BEGIN DATA EXCERPT

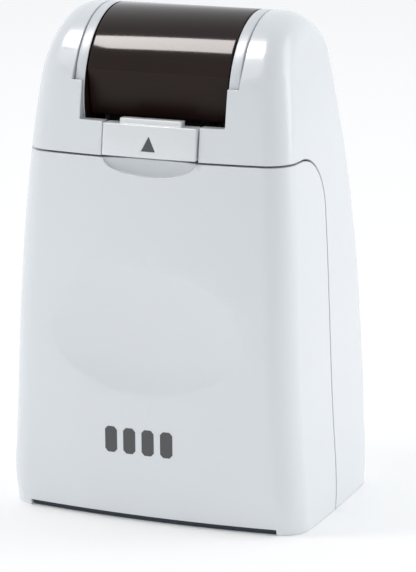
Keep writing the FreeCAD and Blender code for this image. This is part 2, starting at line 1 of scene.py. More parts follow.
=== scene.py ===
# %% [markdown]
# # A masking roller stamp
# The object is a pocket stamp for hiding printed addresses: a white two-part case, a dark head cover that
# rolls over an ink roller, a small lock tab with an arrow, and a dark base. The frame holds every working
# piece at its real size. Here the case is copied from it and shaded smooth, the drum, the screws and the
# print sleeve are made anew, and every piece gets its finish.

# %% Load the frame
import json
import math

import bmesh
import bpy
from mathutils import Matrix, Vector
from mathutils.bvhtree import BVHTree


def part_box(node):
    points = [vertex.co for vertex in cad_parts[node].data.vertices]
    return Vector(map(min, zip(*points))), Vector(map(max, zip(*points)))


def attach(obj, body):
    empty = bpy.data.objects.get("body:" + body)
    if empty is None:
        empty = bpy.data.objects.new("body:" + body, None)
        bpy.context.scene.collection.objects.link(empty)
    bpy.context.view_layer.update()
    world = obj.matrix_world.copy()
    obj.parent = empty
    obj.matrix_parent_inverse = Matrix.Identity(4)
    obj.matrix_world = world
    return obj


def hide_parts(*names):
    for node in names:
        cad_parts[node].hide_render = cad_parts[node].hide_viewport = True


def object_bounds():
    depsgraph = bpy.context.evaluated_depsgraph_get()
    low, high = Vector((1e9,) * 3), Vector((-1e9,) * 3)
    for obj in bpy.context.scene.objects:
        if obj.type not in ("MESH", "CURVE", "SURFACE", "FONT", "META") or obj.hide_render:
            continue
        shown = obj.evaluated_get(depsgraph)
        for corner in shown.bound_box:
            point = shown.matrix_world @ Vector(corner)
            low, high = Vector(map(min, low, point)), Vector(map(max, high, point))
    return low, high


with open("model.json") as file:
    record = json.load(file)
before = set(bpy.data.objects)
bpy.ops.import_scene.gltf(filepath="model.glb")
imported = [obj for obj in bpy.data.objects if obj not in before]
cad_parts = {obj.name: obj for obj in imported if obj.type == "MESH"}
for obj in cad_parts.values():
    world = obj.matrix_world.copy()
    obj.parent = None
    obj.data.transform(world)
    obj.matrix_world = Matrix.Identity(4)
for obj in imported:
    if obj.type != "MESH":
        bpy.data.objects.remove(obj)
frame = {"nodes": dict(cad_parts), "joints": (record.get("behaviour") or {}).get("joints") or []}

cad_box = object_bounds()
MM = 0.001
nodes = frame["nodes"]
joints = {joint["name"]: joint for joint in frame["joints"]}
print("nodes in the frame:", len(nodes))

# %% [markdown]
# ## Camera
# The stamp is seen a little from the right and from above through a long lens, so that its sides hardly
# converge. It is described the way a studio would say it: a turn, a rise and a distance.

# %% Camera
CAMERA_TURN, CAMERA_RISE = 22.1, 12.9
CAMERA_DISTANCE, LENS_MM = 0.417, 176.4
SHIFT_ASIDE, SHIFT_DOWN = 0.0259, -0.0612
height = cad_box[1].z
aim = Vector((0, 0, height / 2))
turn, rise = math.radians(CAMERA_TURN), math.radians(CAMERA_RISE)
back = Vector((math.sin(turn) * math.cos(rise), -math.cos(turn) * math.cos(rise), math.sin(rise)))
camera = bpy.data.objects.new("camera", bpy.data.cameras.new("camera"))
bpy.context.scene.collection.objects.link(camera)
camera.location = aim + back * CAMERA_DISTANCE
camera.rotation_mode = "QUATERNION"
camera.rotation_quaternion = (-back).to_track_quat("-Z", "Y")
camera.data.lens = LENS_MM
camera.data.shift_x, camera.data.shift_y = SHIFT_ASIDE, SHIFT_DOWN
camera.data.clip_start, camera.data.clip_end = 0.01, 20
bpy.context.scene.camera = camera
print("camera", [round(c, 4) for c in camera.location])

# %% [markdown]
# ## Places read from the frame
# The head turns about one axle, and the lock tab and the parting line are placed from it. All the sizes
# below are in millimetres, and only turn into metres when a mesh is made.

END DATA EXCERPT

> **PROBLEM TO WORK ON**
Give back exactly the material above from its opening line to the line bearing "if empty is".

> **REPLY TO THE EXERCISE**
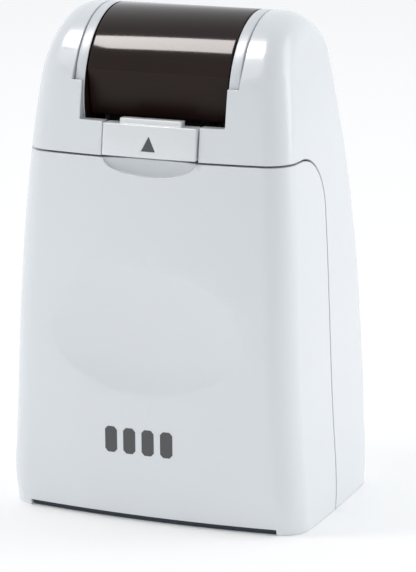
Keep writing the FreeCAD and Blender code for this image. This is part 2, starting at line 1 of scene.py. More parts follow.
=== scene.py ===
# %% [markdown]
# # A masking roller stamp
# The object is a pocket stamp for hiding printed addresses: a white two-part case, a dark head cover that
# rolls over an ink roller, a small lock tab with an arrow, and a dark base. The frame holds every working
# piece at its real size. Here the case is copied from it and shaded smooth, the drum, the screws and the
# print sleeve are made anew, and every piece gets its finish.

# %% Load the frame
import json
import math

import bmesh
import bpy
from mathutils import Matrix, Vector
from mathutils.bvhtree import BVHTree


def part_box(node):
    points = [vertex.co for vertex in cad_parts[node].data.vertices]
    return Vector(map(min, zip(*points))), Vector(map(max, zip(*points)))


def attach(obj, body):
    empty = bpy.data.objects.get("body:" + body)
    if empty is None:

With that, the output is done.